Fans of the series shouldn't get too excited, since branding this game as a Red Faction title seems like a late addition in the development. The maps befit the Martian landscape, with areas like Parker Town paying homage to the series' first protagonist. Also, a couple of the weapon pickups are similar to those you'll find in the upcoming Red Faction: Armageddon, and there's a few references to Ultor and the EDF (Earth Defense Force), two of the evil entities in the fictional world... but that's about it. Of course, with the game's short single-player campaign, there isn't much room to fill with any kind of story.
There are sixteen missions in total, and THQ does nothing to hide the fact that they are merely training missions. Broken into four categories - Speed Trial, Shooting Range, Survival, and Annihilate - each is a race against the clock, or in Survival's case, an attempt to stay alive as long as possible.

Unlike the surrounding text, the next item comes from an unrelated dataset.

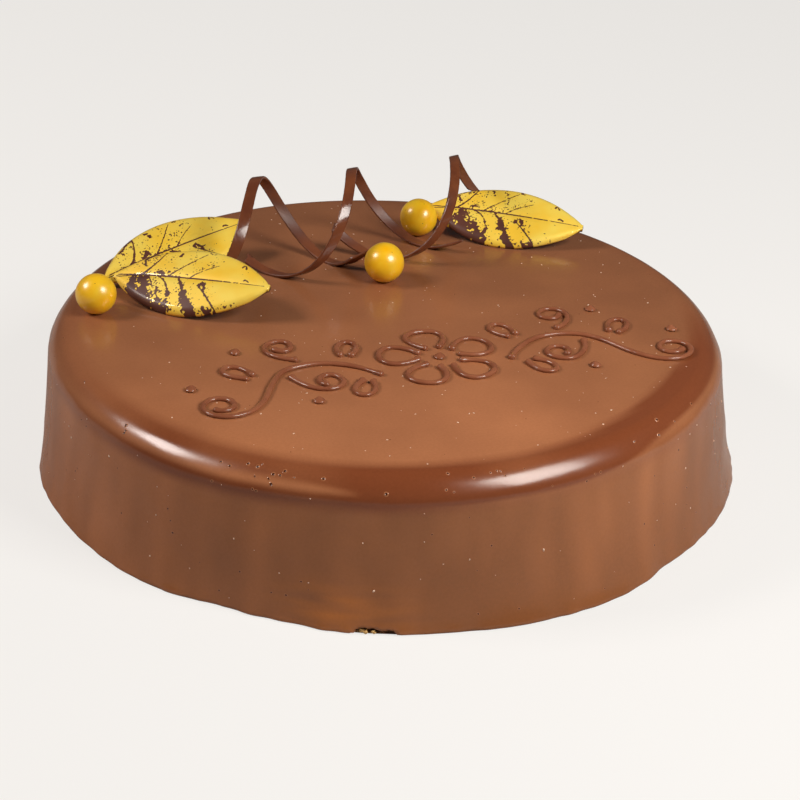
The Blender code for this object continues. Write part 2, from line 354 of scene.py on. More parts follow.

With an average target time of two minutes, you complete all the missions in under an hour. You'll receive a bronze, silver, or gold medal depending on your finish time, and could spend an extra hour or so trying to obtain gold in every mission, but the single-player experience pretty much ends there.
So, what do you do in the game? Well, if you're expecting an FPS like in Red Faction I and II, or the third-person open world style from Guerrilla and the upcoming Armageddon, you may be shocked to hear that it's neither. Instead, you'll pilot a handful of vehicles, each with a different speed, armor, and firepower rating. You'll be matched against computer-controlled bots in the single-player mode, and human-led vehicles in multiplayer, looking down at the map from an aerial view. Each map is an arena style, keeping the action focused in one area, which makes for a frantic battle experience, especially since there are few areas to hide, and unhindered you can launch your weapons from one corner of the map to the other. The action itself is actually fun, if not abrupt, as you chase down your targets or try to avoid attack by hiding behind a wall or hill. The environment itself becomes a weapon, with a slew of explosive crates, barrels, and gas tanks scattered around the playing field, making many of the would-be safe spots potential death traps.
The game is easy to pick up for gamers of every skill level, thanks to the simple control scheme. One analog stick provides movement, while the other both aims and fires from the vehicle's turret. Throw in a trigger button to spit out different mines and bombs, and there you have it. There are two things that drag down the fun factor and heighten your inevitable frustration. The first and most egregious is the camera control, or lack thereof. Based on the position of all the vehicles and/or targets in play, the fixed position camera will zoom in and out accordingly, each with its own detriments. Zooming in cuts off sections of the map, and coupled with the speed of the vehicles, it often moves you into a hazard you would have easily avoided. While zoomed out, you'll find it a struggle to pinpoint your enemy's location as well as your own, only to find yourself trying to drive through an impassable barrier. The other issue is with the response delay. Since this takes place on Mars, some could debate that the loose turns and long airtime add to the authenticity of the planet's lower gravitational pull, but in the gaming world, tight controls in a frenzied battleground should trump all.